Amusing/witticisms aside, it is a complex issue which needs careful thought, wrong decisions can always be unpicked after the event but there are likely to be cost implications.

Maybe a bit of advice from Accountants in UK and PT would not go amiss

Rob


----------



## canoeman (Mar 3, 2011)

Depends on Pensions a UK Civil Service pension can only be paid and taxed in UK.
But a private or company pension can be paid in UK (taxed or tax free) or Portugal.

Equally you can also opt to pay your tax on UK income in Portugal where as your a Resident you must also file a yearly return regardless of any tax paid if applicable at source in UK.

As Rob says it's worthwhile checking with an accountant UK and here, but few except the expensive ones know both countries tax laws.


----------



## bobmurdy (Jan 10, 2009)

*Interesting so far*

OK so to be clear I will have a Civil Service pension, and a Russian wife with a permanent visa to reside in the UK.
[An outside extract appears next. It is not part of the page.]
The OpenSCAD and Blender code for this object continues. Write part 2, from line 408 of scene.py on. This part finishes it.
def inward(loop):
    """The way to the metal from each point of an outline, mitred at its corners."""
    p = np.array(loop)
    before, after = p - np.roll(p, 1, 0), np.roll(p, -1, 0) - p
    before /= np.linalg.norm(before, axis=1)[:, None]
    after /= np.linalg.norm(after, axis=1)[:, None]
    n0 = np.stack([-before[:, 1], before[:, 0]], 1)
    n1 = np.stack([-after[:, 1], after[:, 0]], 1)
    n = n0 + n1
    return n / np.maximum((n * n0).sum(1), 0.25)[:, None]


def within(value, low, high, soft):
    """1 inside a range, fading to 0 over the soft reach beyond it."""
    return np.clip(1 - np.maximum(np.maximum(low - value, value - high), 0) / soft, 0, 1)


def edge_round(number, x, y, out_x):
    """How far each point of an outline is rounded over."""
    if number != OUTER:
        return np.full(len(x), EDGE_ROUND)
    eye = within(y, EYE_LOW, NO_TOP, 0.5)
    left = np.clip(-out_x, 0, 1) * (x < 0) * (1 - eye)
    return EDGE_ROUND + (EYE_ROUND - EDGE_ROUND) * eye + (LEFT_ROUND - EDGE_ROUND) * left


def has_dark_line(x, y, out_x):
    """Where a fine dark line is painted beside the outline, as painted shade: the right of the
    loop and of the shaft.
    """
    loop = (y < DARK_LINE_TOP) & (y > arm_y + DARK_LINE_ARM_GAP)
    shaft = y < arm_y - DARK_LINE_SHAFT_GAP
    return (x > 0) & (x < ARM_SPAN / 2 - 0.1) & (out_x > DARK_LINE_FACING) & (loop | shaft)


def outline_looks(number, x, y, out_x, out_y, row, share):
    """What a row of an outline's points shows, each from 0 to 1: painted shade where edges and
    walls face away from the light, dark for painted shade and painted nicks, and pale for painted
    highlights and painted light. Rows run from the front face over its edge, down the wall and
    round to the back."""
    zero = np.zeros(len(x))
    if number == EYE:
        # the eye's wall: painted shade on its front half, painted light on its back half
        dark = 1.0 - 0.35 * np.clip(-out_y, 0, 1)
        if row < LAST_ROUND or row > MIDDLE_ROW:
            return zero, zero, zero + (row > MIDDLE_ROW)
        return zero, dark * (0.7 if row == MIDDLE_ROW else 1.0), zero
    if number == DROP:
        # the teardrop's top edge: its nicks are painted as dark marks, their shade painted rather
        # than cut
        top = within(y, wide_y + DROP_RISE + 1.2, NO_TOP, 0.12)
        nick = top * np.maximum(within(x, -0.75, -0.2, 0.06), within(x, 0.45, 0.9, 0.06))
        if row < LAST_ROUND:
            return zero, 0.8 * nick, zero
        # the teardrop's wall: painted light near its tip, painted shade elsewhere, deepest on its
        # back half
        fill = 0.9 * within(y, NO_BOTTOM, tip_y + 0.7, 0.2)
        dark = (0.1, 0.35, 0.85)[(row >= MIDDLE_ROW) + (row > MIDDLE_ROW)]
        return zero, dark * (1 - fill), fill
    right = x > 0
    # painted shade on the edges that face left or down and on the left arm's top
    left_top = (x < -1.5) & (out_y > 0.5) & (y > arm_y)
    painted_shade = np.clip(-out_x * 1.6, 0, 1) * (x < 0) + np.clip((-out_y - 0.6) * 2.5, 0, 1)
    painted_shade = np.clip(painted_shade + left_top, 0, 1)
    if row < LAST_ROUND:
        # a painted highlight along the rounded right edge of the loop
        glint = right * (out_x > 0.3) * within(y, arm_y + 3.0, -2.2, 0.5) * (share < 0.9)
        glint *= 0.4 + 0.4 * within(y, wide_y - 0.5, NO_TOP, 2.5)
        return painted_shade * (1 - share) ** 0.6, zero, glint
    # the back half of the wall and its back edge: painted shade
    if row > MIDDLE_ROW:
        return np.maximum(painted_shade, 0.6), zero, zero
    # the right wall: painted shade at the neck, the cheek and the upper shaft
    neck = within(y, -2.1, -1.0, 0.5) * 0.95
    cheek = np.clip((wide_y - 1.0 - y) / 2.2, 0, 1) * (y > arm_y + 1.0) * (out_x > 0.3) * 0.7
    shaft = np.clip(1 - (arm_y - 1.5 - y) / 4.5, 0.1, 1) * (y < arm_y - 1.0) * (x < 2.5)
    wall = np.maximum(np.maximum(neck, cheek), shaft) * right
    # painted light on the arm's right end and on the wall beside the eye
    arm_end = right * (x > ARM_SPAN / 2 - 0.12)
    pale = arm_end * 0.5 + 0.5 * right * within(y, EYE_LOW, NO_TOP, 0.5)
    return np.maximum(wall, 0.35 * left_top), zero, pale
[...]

If we register in Portugal how will the UK Government know we have left - big brother when we drive through customs ie clock out?
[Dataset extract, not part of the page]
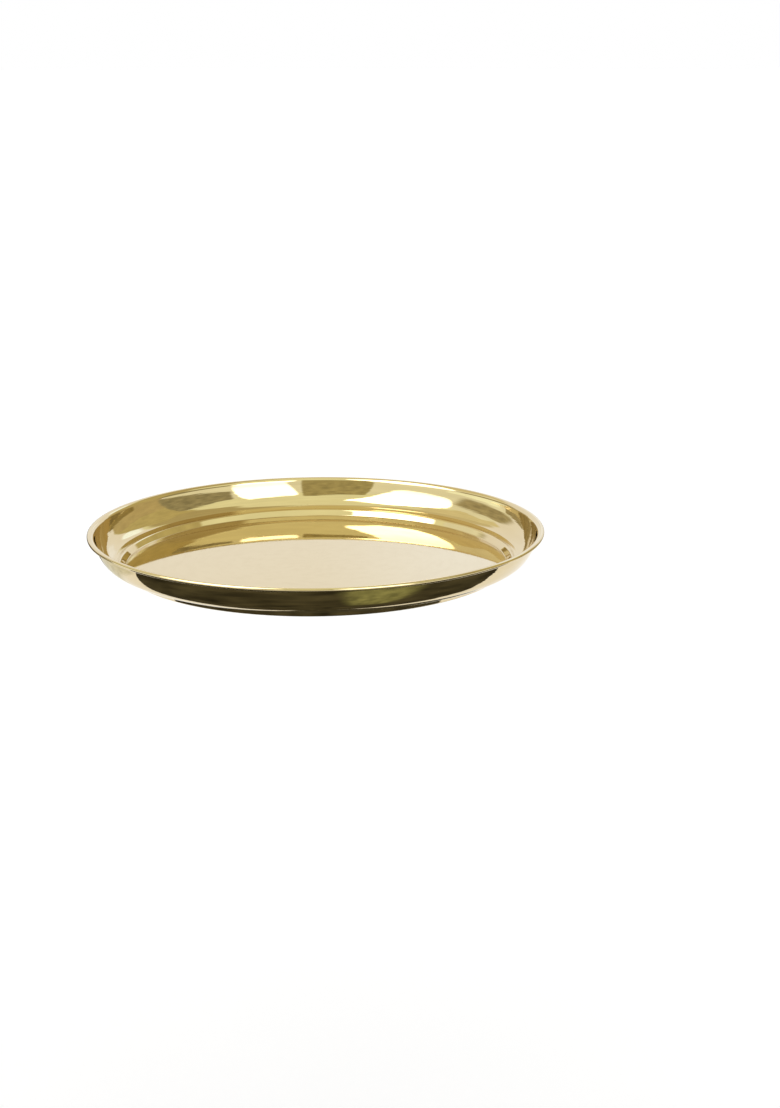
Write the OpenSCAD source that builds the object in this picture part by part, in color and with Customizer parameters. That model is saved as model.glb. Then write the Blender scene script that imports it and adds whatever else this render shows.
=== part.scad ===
// Thali plate: a round dish spun from one brass sheet.
// From the middle outwards the sheet makes a flat floor, a small step up to a
// narrow ledge, a cove, a wall that steepens in one long bend and a short
// flared lip, and then it rolls over a wire that stiffens the edge.
// The section of the sheet is one line of flats and bends, each tangent to the
// next, thickened to both sides and turned once about the Z axis.
// The plate stands on the underside of its floor, at z = 0.

/* [Plate] */
// Diameter across the rolled edge
plate_d = 300; // [160:1:480]
// Height from the resting face to the top of the rolled edge
plate_h = 24.2; // [20:0.1:60]
// Thickness of the sheet
sheet_t = 0.6; // [0.4:0.05:1.2]

/* [Step at the edge of the floor] */
// Rise of the step from the floor to the start of the ledge
step_h = 3.8; // [2.6:0.1:6]
// Slope of the riser of the step, in degrees from the floor
riser_angle = 53; // [40:1:70]
// Mean radius of the bends at the foot and the head of the step
step_bend_r = 1.4; // [0.8:0.1:2.2]
// Width of the ledge, measured along its slope
ledge_w = 3.6; // [1:0.2:10]
// Slope of the ledge, in degrees from the floor
ledge_angle = 13; // [0:1:20]

/* [Wall] */
// Mean radius of the cove between ledge and wall
cove_r = 13.5; // [6:0.5:16]
// Slope of the wall at its foot, where the cove ends, in degrees from the floor
wall_foot_angle = 57; // [40:1:65]
// Slope of the wall at its top, where the flare starts, in degrees from the floor
wall_top_angle = 78.5; // [70:0.5:86]

/* [Lip] */
// Mean radius of the flare between wall and lip
flare_r = 2.8; // [1.2:0.1:4]
// Width of the flat of the lip, between the flare and the rolled edge
lip_flat_w = 0.4; // [0.4:0.1:5]
// Diameter of the wire inside the rolled edge
wire_d = 1.2; // [0.8:0.1:3]
// Clearance between the wire and the sheet rolled over it
wire_gap = 0.05; // [0.02:0.01:0.2]
// How far the sheet wraps round the wire, in degrees from the top
wrap_angle = 290; // [200:5:300]

/* [Hidden] */
$fn = 256;
// Largest turn between two points of a bend, in degrees
bend_step = 5;

// The faces of the sheet lie half its thickness on each side of its mean line
half_t = sheet_t / 2;

// Curl: its mean radius, and the centre that it shares with the wire
curl_r = wire_d / 2 + wire_gap + half_t;
curl_x = plate_d / 2 - curl_r - half_t;
curl_z = plate_h - half_t - curl_r;

// Flare: its top is level with the top of the curl
flare_x = curl_x - lip_flat_w;
flare_z = plate_h - half_t - flare_r;

// Step: the foot bend turns up to the slope of the riser, the head bend back to the ledge
step_bends_rise = step_bend_r * (1 + cos(ledge_angle) - 2 * cos(riser_angle));
riser_len = (step_h - step_bends_rise) / sin(riser_angle);
step_run = step_bend_r * (2 * sin(riser_angle) - sin(ledge_angle)) + riser_len * cos(riser_angle);
foot_bend_z = half_t + step_bend_r;
head_bend_z = half_t + step_h - step_bend_r * cos(ledge_angle);

// Ledge and cove
ledge_run = ledge_w * cos(ledge_angle);
ledge_rise = ledge_w * sin(ledge_angle);
cove_run = cove_r * (sin(wall_foot_angle) - sin(ledge_angle));
cove_z = half_t + step_h + ledge_rise + cove_r * cos(ledge_angle);

// Wall: one bend that takes what is left of the height between cove and flare
wall_foot_z = cove_z - cove_r * cos(wall_foot_angle);
wall_top_z = flare_z + flare_r * cos(wall_top_angle);
wall_r = (wall_top_z - wall_foot_z) / (cos(wall_foot_angle) - cos(wall_top_angle));
wall_x = flare_x - (flare_r + wall_r) * sin(wall_top_angle);
wall_z = wall_top_z + wall_r * cos(wall_top_angle);

// Floor: what is left of the radius
wall_foot_x = wall_x + wall_r * sin(wall_foot_angle);
cove_x = wall_foot_x - cove_r * sin(wall_foot_angle);
floor_r = wall_foot_x - cove_run - ledge_run - step_run;
head_bend_x = floor_r + step_run + step_bend_r * sin(ledge_angle);

// Points along a bend, from one direction to another as seen from its centre
function bend_points(centre, r, from, to) =
    let (steps = ceil(abs(to - from) / bend_step))
    [for (i = [0 : steps])
        let (a = from + (to - from) * i / steps)
        centre + r * [cos(a), sin(a)]];

// All points but the first, for a bend that starts where the last one ends
function without_first(points) = [for (i = [1 : len(points) - 1]) points[i]];

// One face of the sheet, from the axis to the end of the curl.
// side is 1 for the face that food lies on and -1 for the underside.
// Foot bend, cove and wall turn upwards, round centres on the food side;
// head bend, flare and curl turn downwards, round centres on the underside.
function sheet_face(side) =
    let (offset = side * half_t)
    concat(
        [[0, half_t + offset]],
        bend_points([floor_r, foot_bend_z], step_bend_r - offset, -90, riser_angle - 90),
        bend_points([head_bend_x, head_bend_z], step_bend_r + offset, 90 + riser_angle, 90 + ledge_angle),
        bend_points([cove_x, cove_z], cove_r - offset, ledge_angle - 90, wall_foot_angle - 90),
        without_first(bend_points([wall_x, wall_z], wall_r - offset, wall_foot_angle - 90, wall_top_angle - 90)),
        without_first(bend_points([flare_x, flare_z], flare_r + offset, 90 + wall_top_angle, 90)),
        bend_points([curl_x, curl_z], curl_r + offset, 90, 90 - wrap_angle)
    );

function reversed(points) = [for (i = [len(points) - 1 : -1 : 0]) points[i]];

// The spun sheet, from the middle of the floor to the end of the curl
module plate_body() {
    color("goldenrod")
        rotate_extrude()
            polygon(concat(sheet_face(1), reversed(sheet_face(-1))));
}

// The stiffening wire: a closed ring at the centre of the curl
module rim_wire() {
    color("darkgoldenrod")
        rotate_extrude()
            translate([curl_x, curl_z])
                circle(d = wire_d);
}

plate_body();
rim_wire();
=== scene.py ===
# %% [markdown]
# # A spun brass thali plate
# The real plate starts as one flat disc of brass sheet. A spinner turns it on a lathe and presses it over a
# form with a blunt tool, polishes it while it still turns, and rolls its edge over a wire. The lesson follows
# that order: the section of the sheet, the turning, the polish, and then the studio that the polish mirrors.
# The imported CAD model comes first, because every piece made here has to sit exactly where its solid does.

import math

import bpy
import bmesh
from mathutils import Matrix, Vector


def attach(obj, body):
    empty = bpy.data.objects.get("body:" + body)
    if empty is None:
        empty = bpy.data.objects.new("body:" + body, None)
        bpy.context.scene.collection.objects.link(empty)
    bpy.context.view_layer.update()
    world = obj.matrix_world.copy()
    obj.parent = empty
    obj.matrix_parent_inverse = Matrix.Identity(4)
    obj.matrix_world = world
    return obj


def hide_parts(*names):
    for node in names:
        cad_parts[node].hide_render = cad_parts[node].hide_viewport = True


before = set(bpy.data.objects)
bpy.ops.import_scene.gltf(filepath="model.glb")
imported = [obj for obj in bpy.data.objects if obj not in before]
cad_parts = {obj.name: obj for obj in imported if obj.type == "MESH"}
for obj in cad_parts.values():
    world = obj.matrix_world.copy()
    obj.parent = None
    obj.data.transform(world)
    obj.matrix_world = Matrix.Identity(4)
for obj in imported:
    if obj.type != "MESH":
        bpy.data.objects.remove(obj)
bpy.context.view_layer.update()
print("CAD nodes:", sorted(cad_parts))

# %% [markdown]
# Blender works in metres and a metalworker in millimetres, so one factor turns the maker's sizes into
# Blender's. The sizes are those of the CAD source, written again because this file can't read that one.

# %% Sizes of the plate
mm = 0.001
plate_d, plate_h, sheet_t = 300 * mm, 24.2 * mm, 0.6 * mm
step_h, riser_angle, step_bend_r = 3.8 * mm, 53, 1.4 * mm
ledge_w, ledge_angle = 3.6 * mm, 13
cove_r, wall_foot_angle, wall_top_angle = 13.5 * mm, 57, 78.5
flare_r, lip_flat_w = 2.8 * mm, 0.4 * mm
wire_d, wire_gap, wrap_angle = 1.2 * mm, 0.05 * mm, 290
print("plate", plate_d, "m across and", plate_h, "m high")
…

I'm not worried that my pension will be taxed at source (ie UK) and accept that probably that will be the end of the matter, at least by having it paid directly into a bank account in Portugal I will have clear visability of what I have received over the financial year.

I'm just worried that those inefficent officiados will make a cock up of everything once again and I will end up paying twice. Once the ball starts rolling in Portugal it seems to take forever to stop it and reverse the motion.

News is that Portugal is definetly going to default and have to leave the Euro along with Greece and Spain, ok so what? From my perspective I can't see that it will really effect us? Maybe the cost of living will go up but otherwise life will go on, does anyone have an opinion?

May be its a good time to hold your savings in uk?

Regards,

Robert


----------



## canoeman (Mar 3, 2011)

bobmurdy said:


> OK so to be clear I will have a Civil Service pension, and a Russian wife with a permanent visa to reside in the UK.
> 
> *Your UK Civil Service pension will be taxed in UK, it can then be paid anywhere you reguire. Russian wife probably when you Register here, you/she would then Register her as "Unifaction of Family" but it's something you need to check on*
> 
> ...


Good luck


----------



## PedroCruz (Sep 15, 2011)

Hello bobmurdy,

It's generally all being written.
As stated, a wrong paper work filling might result in the opposite of what would be best for you.
Double taxation is a reality, and sometimes the tax payers got involved in silly fights between tax-services of more than one country.
Nothing is for life, you can always become resident of another state.
Don't think any country is leaving the EU, as it would potency major problems.
Hope everything goes fine with your staying.
Cheers


Pedro Cruz


----------



## MrB (Jun 2, 2010)

bobmurdy said:


> News is that Portugal is definetly going to default and have to leave the Euro along with Greece and Spain, ok so what? From my perspective I can't see that it will really effect us? Maybe the cost of living will go up but otherwise life will go on, does anyone have an opinion?


If Portugal may leave the Euro, you can guess the likelihood for yourself: my guess is a 1 in 3 chance. Houses wll lose value, say around one third in £ or $ terms. But everything else should be cheaper 

If you can do the maths above , a house drop of around 10% should be in the price, which it probably is. I read in the Pt News that houses are taking 2 years to sell on average in the Algarve.

cheers MrB


----------



## PedroCruz (Sep 15, 2011)

Hello MrB,

The fact of any country leaves the UE is not the end of the world, but, it will cause a precedent in the EU. The USA doesn’t exclude a state, just because it doesn't follow the rules. You put pression on it. Of course prices are going down, but they will, anyway. That's one of the causes of inflation, if you don't lower the prices, you wont sell, then, everything will stabilize. The statistics in Portugal are great, they always lack for information. 2 years ago, there were already an excess of 500.000 houses to sell, this means, there were 500.000 houses more than buyers, but, as banks were lending money with little restrictions, everything was going (apparently) great. The balloon just blew. Prices will go down, don't worry.
Cheers


Pedro Cruz


----------